The question is where will this money come from? In some cases, the rapidly growing economies of the Asian giants may have enough to spare. Though China flip-flops between declaring itself a developing country and an economic powerhouse. There is however increasing focus on what are described as ‘innovative’ forms of financing – ecosystem services, carbon storage, reduced emissions from deforestation and degradation (REDD).
We can all agree that we need to find ways of paying for forests and habitats, and to maintain them as carbon sinks but extending a nascent carbon market to forests is fraught with danger. Rampant corruption has already been seen in other carbon markets, and allowing industrial polluters to offset their emissions by paying to protect a tiger habitat that would and should have been protected anyway seems wrong. There is also the danger of commercialising something that was formerly a common good. We will have to wait and see.
The output from last week’s meeting in Bali has resulted in a rash of frantic phone calls and emails with fellow conservationists about what we can do as NGOs to help make sure the Summit marks not the end of a journey, but the beginning of a new era of meaningful action, for tigers and for the planet.

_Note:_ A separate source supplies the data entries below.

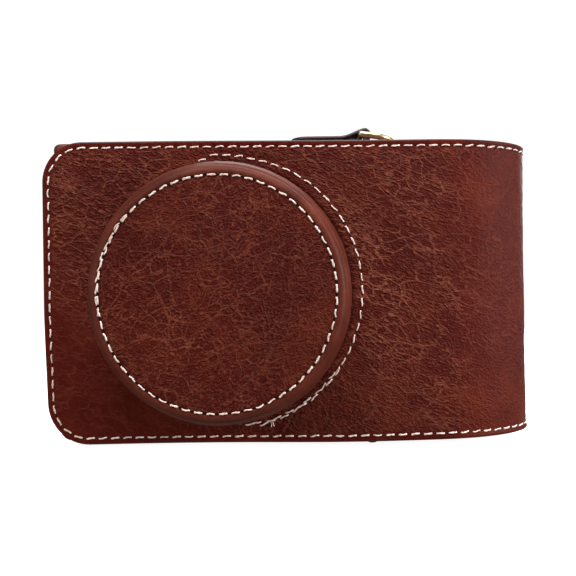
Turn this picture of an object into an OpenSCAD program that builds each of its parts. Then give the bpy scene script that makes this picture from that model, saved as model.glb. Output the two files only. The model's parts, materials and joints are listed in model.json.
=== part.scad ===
// Leather ever ready case for a compact camera, closed.
// The front faces -Y, +X is the viewer's right and +Z is up.
// The origin is on the axis of the camera screw, on the floor that the camera's base sits on.

/* [Case] */
// Overall width, from the free edge of the cover to the tip of the rounded end
case_w = 119.9; // [110:0.1:145]
// Overall height
case_h = 72.8; // [62:0.1:90]
// Depth from the front of the cover to the back, without the lens cover
case_d = 34; // [28:0.5:44]
// How far the rounded end reaches past the hinge line
end_reach = 27.3; // [22:0.1:34]
// Radius of the two free corners of the cover
cover_corner_r = 9.5; // [3:0.1:12]

/* [Layers] */
// Thickness of the outer leather
leather_t = 1.3; // [1:0.05:1.8]
// Thickness of the stiffening board
board_t = 0.9; // [0.6:0.05:1.2]
// Thickness of the suede lining
lining_t = 0.8; // [0.5:0.05:1.2]
// Gap between the front board and the lens cover's flange
board_clear = 0.2; // [0.1:0.05:0.4]
// Distance from a board's edge to the leather's edge
board_margin = 0.8; // [0.6:0.1:1]
// Distance from the edge of the top's or bottom's board to the leather's edge
tray_board_margin = 0.6; // [0.3:0.1:0.9]
// Distance from the edge of the top's or bottom's lining to the leather's edge
lining_margin = 0.2; // [0.1:0.1:0.5]

/* [Fits] */
// Gap between the closed cover and the tray
cover_gap = 0.4; // [0.3:0.05:0.8]
// How far the tray stands above the cover
cover_drop = 0.9; // [0.1:0.05:1.5]
// How far the tray stands below the cover
cover_raise = 0.1; // [0:0.05:1]
// How far the left wall sits in from the ends of the top and bottom
wall_setback = 1.2; // [0.5:0.1:3]
// How far the cover's free edge passes the tray
cover_overlap = 1.4; // [0.5:0.1:3]
// Gap left at the hinge line
hinge_gap = 0.3; // [0.2:0.05:0.6]

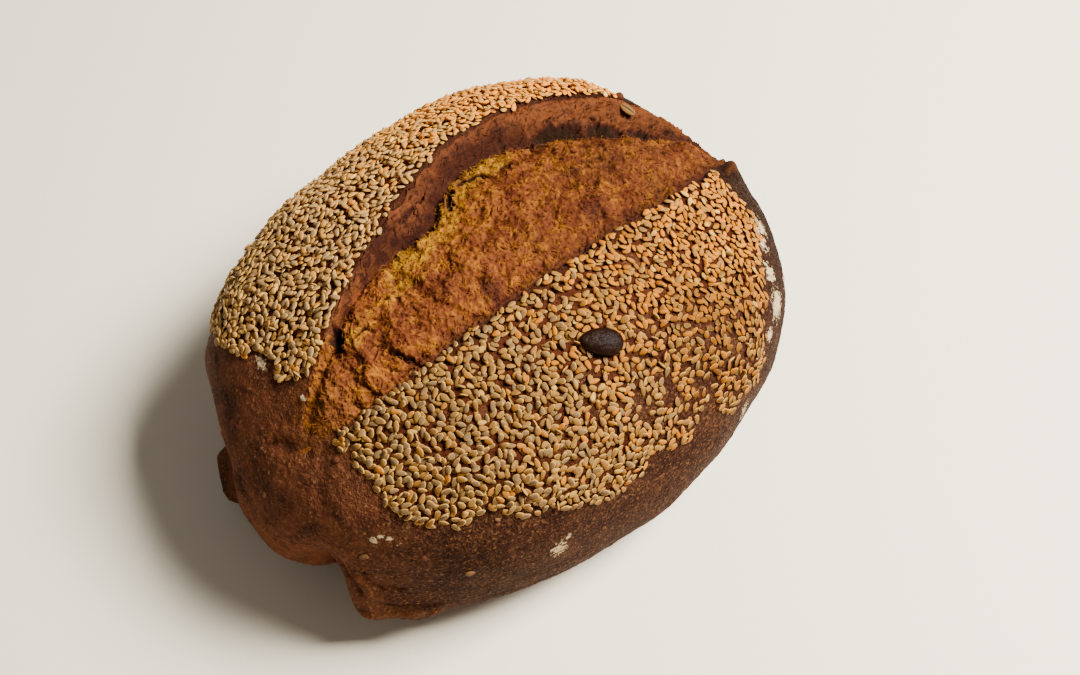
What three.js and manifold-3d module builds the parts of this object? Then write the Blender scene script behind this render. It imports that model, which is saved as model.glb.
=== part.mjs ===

As the summit in Russia draws nearer, EIA, its partners and its friends will continue to churn out briefing documents, position statements, letters of appeal, everything we can to push for the best possible outcome for tigers. We’ll be calling for better enforcement, intelligence exchange, the involvement of official agencies like INTERPOL and UNODC and cross-border cooperation. We will keep pushing too for an end to the farming of tigers for their parts, an idea that continues to rumble away. As we have said time and time again – the tools are largely there to do this, it just takes political will. In the meantime tigers continue to be poached, forests continue to be destroyed and we all lose something.